Camilla Graham, co-director of the Viral Hepatitis Center at Beth Israel Deaconess
Medical Center, believes anyone between the ages of 40 and 60 should be tested
and, if positive, treated with Sovaldi.

Prison systems across the country, many of them fearing lawsuits by inmates denied access to Sovaldi, are beginning to prescribe the drug. Massachusetts prison officials declined comment, although a spokesman said the drug is currently not being prescribed. He said the matter is under study.

John Milligan, the president and CEO of Gilead, told financial analysts in September that he believes that a new drug under development, which will require treatment for eight instead of 12 weeks, may entice state Medicaid programs and insurers to lower the threshold for when to prescribe.

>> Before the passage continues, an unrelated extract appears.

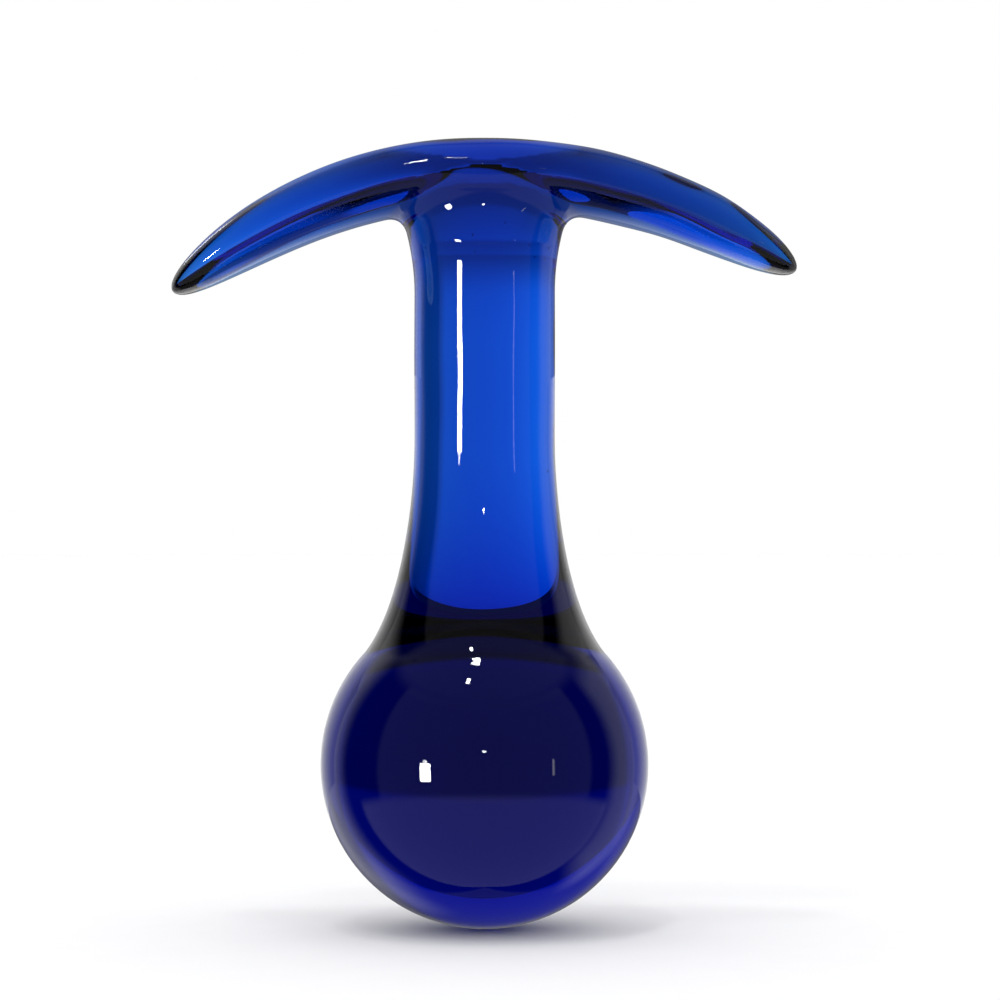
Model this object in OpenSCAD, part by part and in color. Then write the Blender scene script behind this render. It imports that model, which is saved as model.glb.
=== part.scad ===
// A solid glass piece: a ball, a waisted neck and an arched oval crossbar, hot-sealed face to face.
// +Z runs up the neck and X along the crossbar. The origin is the lowest point of the ball.

/* [Overall] */
// Height from the bottom of the ball to the crown of the crossbar
overall_h = 100; // [86:0.5:130]

/* [Ball] */
// Diameter of the ball
ball_d = 41.5; // [34:0.2:50]
// Latitude on the ball, in degrees, of its flat seal with the neck
ball_seal_angle = 42; // [36:1:50]

/* [Neck] */
// Diameter of the neck at its waist
neck_d = 17.8; // [12:0.1:22]
// Height of the flare that runs from the ball up to the waist
ball_flare_h = 27.5; // [18:0.2:30]
// Height of the flare that runs from the waist up to the underside of the crossbar
bar_flare_h = 10.8; // [7:0.2:14]
// How far the upper flare stands out beyond the waist, on the radius
bar_flare_out = 1.9; // [0.5:0.1:3]
// How far below the underside of the crossbar the neck is sealed to it
bar_seal_drop = 4.8; // [3:0.1:6]

/* [Crossbar] */
// Length of the crossbar's spine from tip to tip
bar_span = 78.8; // [60:0.2:100]
// Height of the crossbar at its middle
bar_h = 8.9; // [7:0.1:12]
// Depth of the crossbar at its middle, front to back
bar_depth = 19; // [16:0.2:26]
// How far the left tip hangs below the middle of the bar
left_drop = 15; // [6:0.1:18]
// How far the right tip hangs below the middle of the bar
right_drop = 12.4; // [6:0.1:18]
// How much glass fills the arms out towards their tips, on half their height
tip_fill = 1.5; // [0:0.1:3]

/* [Hidden] */
$fn = 96;

// Seal between ball and neck: a flat disc cut across the ball.
ball_r = ball_d / 2;
ball_seal_z = ball_r * (1 + sin(ball_seal_angle));
ball_seal_r = ball_r * cos(ball_seal_angle);

// Seal between neck and crossbar: a flat disc across the upper flare.
neck_r = neck_d / 2;
bar_under_z = overall_h - bar_h;
bar_seal_z = bar_under_z - bar_seal_drop;
bar_mid_z = overall_h - bar_h / 2;

// The lower flare leaves the ball along its surface and reaches the waist upright. It is
// limited by the room between the ball and the upper flare.
waist_room = bar_under_z - bar_flare_h - ball_seal_z;
lower_flare_h = min(ball_flare_h, waist_room);
leave_pull = 0.165; // how long the curve follows the ball, as a share of its height
waist_pull = 0.51; // how long it runs beside the waist
flare_steps = 24;

// The arms: how sharply they arch, how late they fill out, and how full their oval plan is.
bar_half = bar_span / 2;
arch_power = 2.1;
fill_power = 2.4;
plan_power = 3;
arm_rings = 24;
tip_open = 1.2; // angle, of the 90 that space the rings, left before the tip for a small flat end
ring_sides = 32;
saddle_steps = 8;

// Radius of the upper flare at height z
function upper_flare_r(z) =
    neck_r + bar_flare_out * pow(max(0, z - bar_under_z + bar_flare_h) / bar_flare_h, 2);

// A point on a cubic curve through four control points
function curve_point(a, b, c, d, t) =
    pow(1 - t, 3) * a + 3 * t * pow(1 - t, 2) * b + 3 * t * t * (1 - t) * c + t * t * t * d;

// Outline of the lower flare, from the ball seal up to the waist
function lower_flare() =
    let (start = [ball_seal_r, ball_seal_z], end = [neck_r, ball_seal_z + lower_flare_h],
         leave = lower_flare_h * leave_pull * [-sin(ball_seal_angle), cos(ball_seal_angle)],
         arrive = [0, lower_flare_h * waist_pull])
    [for (i = [0 : flare_steps]) curve_point(start, start + leave, end - arrive, end, i / flare_steps)];

// Outline of the upper flare between two heights
function upper_flare(low, high) =
    [for (i = [0 : flare_steps]) let (z = low + i / flare_steps * (high - low)) [upper_flare_r(z), z]];

// Along an arm, u runs from 0 at the middle of the bar to 1 at the tip. side is -1 for the
// left arm and 1 for the right.
function drop(side) = side < 0 ? left_drop : right_drop;
function spine(side, u) =
    [side * bar_half * u, 0, bar_mid_z - drop(side) * pow(u, arch_power)];
function lean(side, u) = atan(arch_power * drop(side) / bar_half * pow(u, arch_power - 1));
function half_height(u) = (bar_h / 2 + tip_fill * pow(u, fill_power)) * sqrt(1 - u * u);
function half_depth(u) = bar_depth / 2 * pow(1 - pow(u, plan_power), 1 / plan_power);

// An oval ring at a place on the spine, square to it
function ring(side, u) =
    let (across = [side * sin(lean(side, u)), 0, cos(lean(side, u))])
    [for (k = [0 : ring_sides - 1])
        let (turn = k * 360 / ring_sides)
        spine(side, u) + half_height(u) * sin(turn) * across + [0, half_depth(u) * cos(turn), 0]];

// All the rings of one arm, from the middle outwards, closer together towards the round tip
function arm(side) = [for (i = [1 : arm_rings]) ring(side, sin(i * (90 - tip_open) / arm_rings))];

// A closed skin over a row of rings with the same number of points
module skin(rings) {
    sides = len(rings[0]);
    last = len(rings) - 1;
    walls = [for (i = [0 : last - 1], k = [0 : sides - 1])
        let (a = i * sides + k, b = i * sides + (k + 1) % sides)
        each [[a, b + sides, b], [a, a + sides, b + sides]]];
    ends = [[for (k = [0 : sides - 1]) k], [for (k = [sides - 1 : -1 : 0]) last * sides + k]];
    polyhedron([for (r = rings) each r], concat(walls, ends), convexity = 6);
}

// The two tapering arms as one swept bar, from the left tip to the right
module arms() {
    left = arm(-1);
    skin(concat([for (i = [len(left) - 1 : -1 : 0]) left[i]], [ring(1, 0)], arm(1)));
}

// A level oval ring of the saddle
function saddle_ring(z, along, across) =
    [for (k = [0 : $fn - 1]) let (turn = k * 360 / $fn) [along * cos(turn), across * sin(turn), z]];

// The gathered glass under the bar, from the round flat seal up to the middle of the bar. It
// widens only along the bar and draws in to the bar's depth. Its dome rounds a neck that is
// thicker than the bar is deep.
module saddle() {
    seal_r = upper_flare_r(bar_seal_z);
    top_along = upper_flare_r(bar_under_z);
    top_across = 0.95 * bar_depth / 2;
    dome_h = 0.8 * bar_h / 2;
    flare = [for (i = [0 : saddle_steps]) let (rise = i / saddle_steps, z = bar_seal_z + rise * bar_seal_drop)
        saddle_ring(z, upper_flare_r(z), seal_r + rise * (top_across - seal_r))];
    dome = [for (t = [0 : 7.5 : 82.5])
        saddle_ring(bar_mid_z + dome_h * sin(t), top_along * cos(t), top_across * cos(t))];
    skin(concat(flare, dome));
}

module ball() {
    color("midnightblue") difference() {
        translate([0, 0, ball_r]) sphere(r = ball_r);
        translate([-ball_d, -ball_d, ball_seal_z]) cube([2 * ball_d, 2 * ball_d, ball_d]);
    }
}

module neck() {
    color("royalblue") rotate_extrude()
        polygon(concat([[0, ball_seal_z]], lower_flare(),
            upper_flare(bar_under_z - bar_flare_h, bar_seal_z), [[0, bar_seal_z]]));
}

module crossbar() {
    color("mediumblue") union() {
        arms();
        saddle();
    }
}

ball();
neck();
crossbar();
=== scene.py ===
import math

import bmesh
import bpy
import numpy as np
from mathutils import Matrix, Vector


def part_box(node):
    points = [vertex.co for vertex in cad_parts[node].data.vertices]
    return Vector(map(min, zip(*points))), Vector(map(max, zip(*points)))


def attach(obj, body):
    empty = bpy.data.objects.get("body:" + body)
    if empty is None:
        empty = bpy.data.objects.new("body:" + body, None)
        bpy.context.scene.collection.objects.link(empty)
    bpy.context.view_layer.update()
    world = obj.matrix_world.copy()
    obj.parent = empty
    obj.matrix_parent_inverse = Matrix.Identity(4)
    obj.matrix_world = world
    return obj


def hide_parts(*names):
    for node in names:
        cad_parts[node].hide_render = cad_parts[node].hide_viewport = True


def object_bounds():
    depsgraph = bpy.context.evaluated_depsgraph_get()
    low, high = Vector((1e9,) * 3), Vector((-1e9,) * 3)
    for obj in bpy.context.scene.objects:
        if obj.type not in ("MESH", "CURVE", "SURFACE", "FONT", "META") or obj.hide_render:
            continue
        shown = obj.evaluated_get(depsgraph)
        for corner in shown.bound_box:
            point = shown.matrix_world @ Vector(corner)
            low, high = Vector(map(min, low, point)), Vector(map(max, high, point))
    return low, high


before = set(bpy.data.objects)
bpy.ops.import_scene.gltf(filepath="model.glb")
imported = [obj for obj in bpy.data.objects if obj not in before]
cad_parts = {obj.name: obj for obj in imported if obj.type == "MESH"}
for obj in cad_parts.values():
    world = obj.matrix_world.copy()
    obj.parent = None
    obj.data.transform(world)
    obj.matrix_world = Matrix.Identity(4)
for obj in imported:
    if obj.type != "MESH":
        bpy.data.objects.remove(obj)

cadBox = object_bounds()  # the size that the glass has to keep
mm = 0.001
toMm = 1000.0
print("frame loaded:", sorted(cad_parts))


cameraSetup = dict(
    distance=0.45,      # from the middle of the neck
    lens=127.9,
    sensor=36.0,
    height=0.0542,      # the lens looks level, a little above the middle
    aside=0.00196,
    nearest=0.01,
    farthest=50,
)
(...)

“If you wait too long, you may not be able to undo the damage, that’s what we’ve learned with HIV, that’s what we are seeing with the hepatitis C virus. You may not be able to undo all the damage that you have done, you may not be able to get as much benefit as you would have otherwise. So it makes perfect medical sense to try to treat earlier rather than later,” he said. “We forget that the hepatitis C virus is a terrible disease. What has been under-reported is the incidence of diseases and death associated with the hepatitis C virus. People die about 15 years earlier than average, they have much higher incidence of myocardial infarction, they have much higher incidence of diabetes, which is a major health cost driver these days.”

Insurance officials acknowledge that Sovaldi may be able to reduce health costs over the long run, but they say the savings often come years or even decades after the initial expenditure on the drug. By that time, many of the patients have moved on to other health plans or Medicare, and the cost of the initial drug outlays are never recouped.

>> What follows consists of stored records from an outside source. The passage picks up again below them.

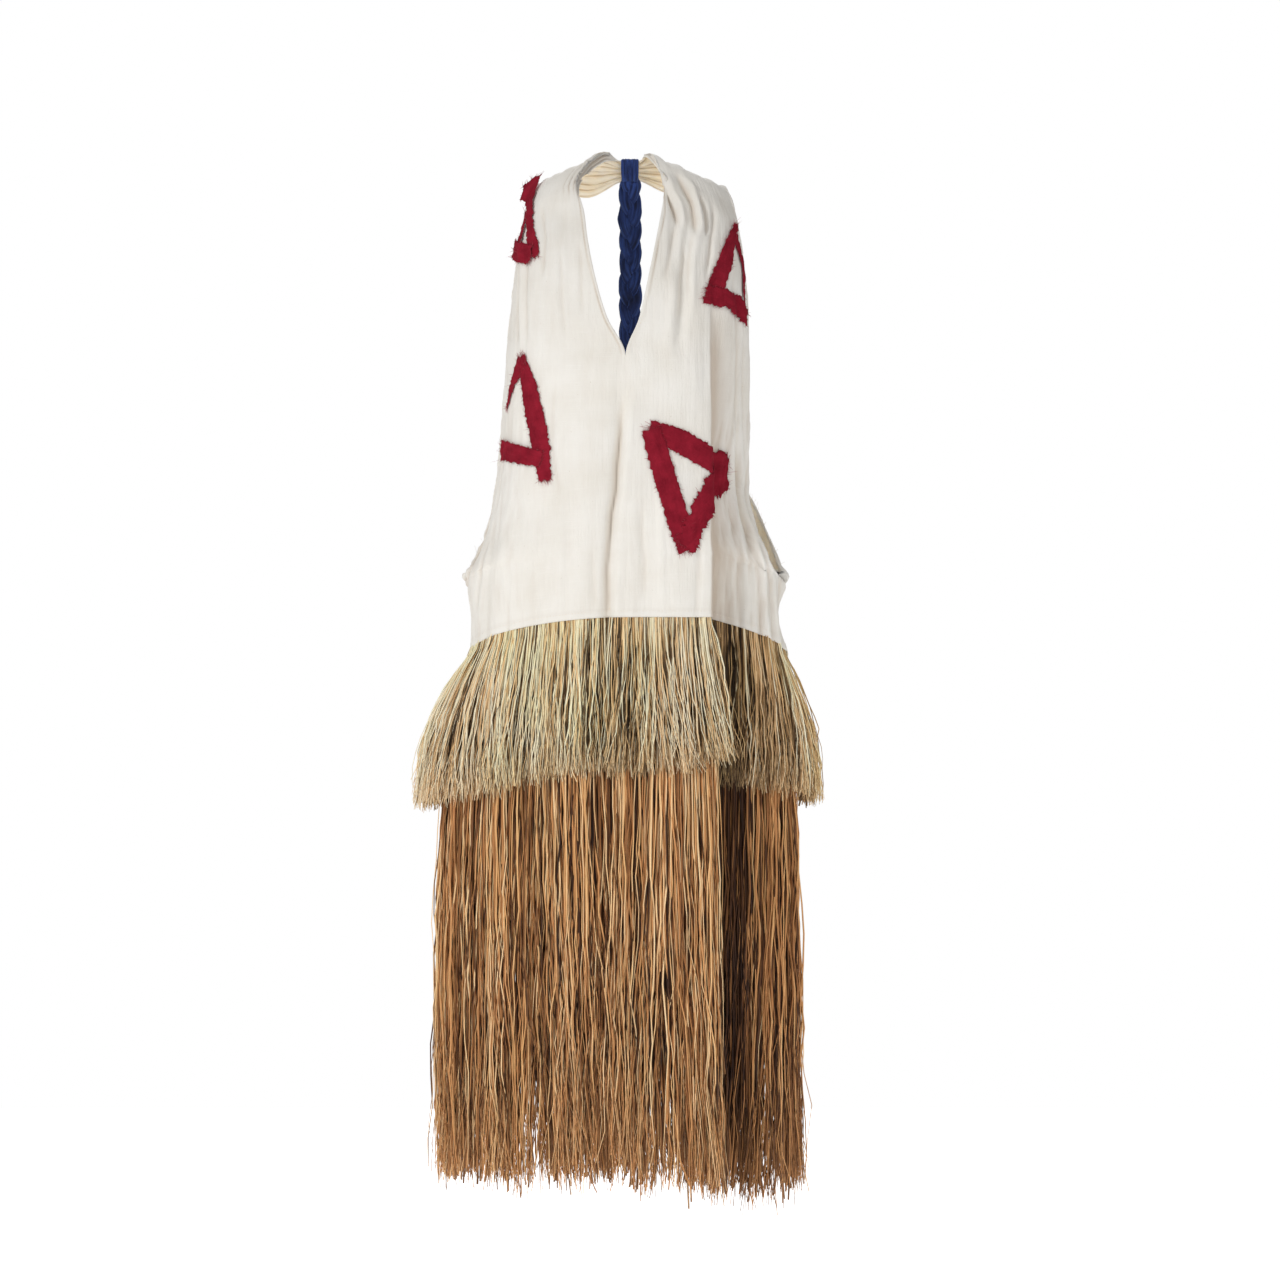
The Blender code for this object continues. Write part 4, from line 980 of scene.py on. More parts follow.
# Creases of the back: width in millimetres, depth, and (share of half width, part down)
backCreases = (
    (5.0, -1.8, ((0.05, 0.0), (0.12, 0.35), (0.16, 0.8))),
    (5.5, 1.6, ((0.00, 0.0), (0.02, 0.4), (-0.03, 0.9))),
    (4.5, -1.7, ((-0.06, 0.0), (-0.15, 0.3), (-0.20, 0.75))),
    (5.0, 1.4, ((0.12, 0.0), (0.24, 0.28), (0.34, 0.6))),
    (5.0, -1.5, ((0.20, 0.02), (0.40, 0.3), (0.52, 0.7))),
    (5.0, 1.3, ((-0.13, 0.0), (-0.28, 0.3), (-0.36, 0.65))),
    (5.0, -1.5, ((-0.22, 0.02), (-0.45, 0.34), (-0.58, 0.8))),
    (5.0, -1.3, ((0.62, 0.05), (0.72, 0.45), (0.74, 0.9))),
    (5.0, -1.2, ((-0.66, 0.08), (-0.74, 0.5), (-0.78, 0.95))),
    (6.0, 1.2, ((0.84, 0.2), (0.88, 0.9))),
    (6.0, -1.2, ((-0.88, 0.2), (-0.90, 0.9))),
)


# A share runs across the back from -1 at the left seam to 1 at the right one, and down runs
# from 0 at its top to 1 at its hem

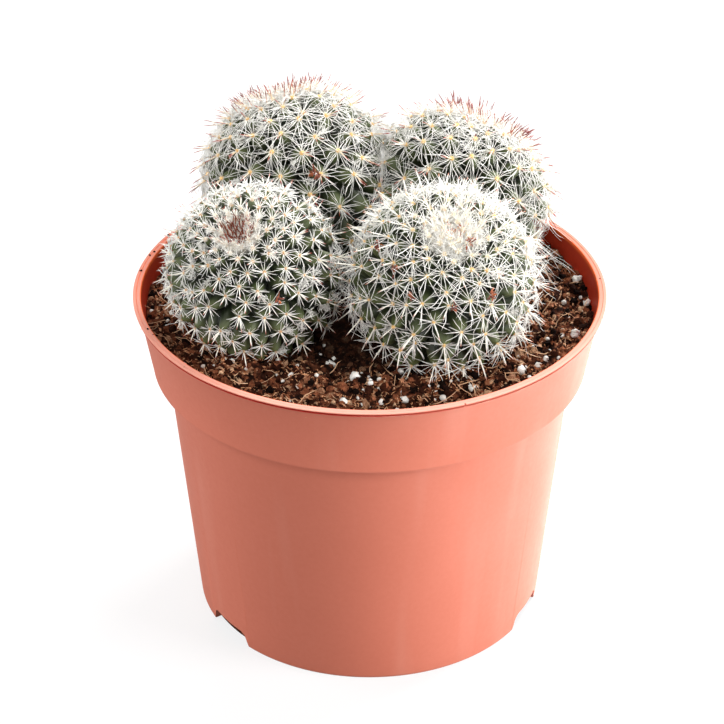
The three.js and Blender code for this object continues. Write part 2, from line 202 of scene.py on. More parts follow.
@dataclass
class Template:
    """A small shape that is modelled once and copied many times.

    Its axis is Z from 0 to 1, and its radius is about 1.
    """

    points: Array
    faces: list[tuple[int, ...]]

    @classmethod
    def take(cls, piece: Piece) -> "Template":
        """Reads a modelled shape and removes its object."""
        template = cls(points_of(piece), [tuple(face.vertices) for face in piece.data.polygons])
        mesh = piece.data
        bpy.data.objects.remove(piece)
        bpy.data.meshes.remove(mesh)
        return template

    @classmethod
    def needle(cls, sides: int, rings: list[Ring]) -> "Template":
        """Models one tapered spine.

        Args:
            sides: how many sides it has.
            rings: height and radius of each ring from the root up; the last is the tip.

        Returns:
            The spine.
        """
        piece = start_turning(sides, [(radius, height) for height, radius in rings[:-1]])
        extrude_up(rings[-1][0] - rings[-2][0])
        bpy.ops.mesh.merge(type="CENTER")
        stop_editing()
        return cls.take(piece)

    @classmethod
    def chip(cls, seed: int, raggedness: float = 0.42) -> "Template":
        """Models one angular flake of peat: a cube cut up once, with every corner pushed about.

        Args:
            seed: which flake it is.
            raggedness: how far its corners move along each axis.

        Returns:
            The flake, about its own middle.
        """
        piece = cut_cube(1.5, 1, 0.3)
        points = points_of(piece)
        draw = np.random.default_rng(seed)
        set_points(piece, points + draw.uniform(-raggedness, raggedness, points.shape))
        return cls.take(piece)

    @classmethod
    def pebble(cls, cuts: int, roughness: float, seed: int) -> "Template":
        """Models one crumb: a cube cut up, rounded and knocked about.

        Args:
            cuts: how many cuts each edge of the cube gets.
            roughness: how far its corners move, as a share of its radius.
            seed: which crumb it is.

        Returns:
            The crumb, about its own middle.
        """
        piece = cut_cube(1.6, cuts, 0.75)
        points = points_of(piece)
        draw = np.random.default_rng(seed)
        set_points(piece, points * (1 + roughness * draw.uniform(-1, 1, (len(points), 1))))
        return cls.take(piece)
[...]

Along with Gilead, several other pharmaceutical companies are readying new hepatitis C treatments that could hit the market later this year and next year. Graham says she hopes the competition will drive prices down, but insurance industry officials are skeptical. Some say they think prices may actually rise. They are urging state officials to get everyone around a table to develop a coordinated response to drugs such as Sovaldi that cost a lot and are also beneficial to a large group of patients.

“This is really a public health issue. We need a community standard,” says Deborah Enos, the president and CEO of Neighborhood Health Plan, a division of Partners Healthcare that serves Medicaid patients.

Fallon at Blue Cross thinks the debate about Sovaldi needs to take place at the federal level and involve all stakeholders, including government at all levels, pharmaceutical companies, and insurers. “We think this is deserving of a public discussion of how society should deal with this,” he says.

Jack Sullivan contributed to this report.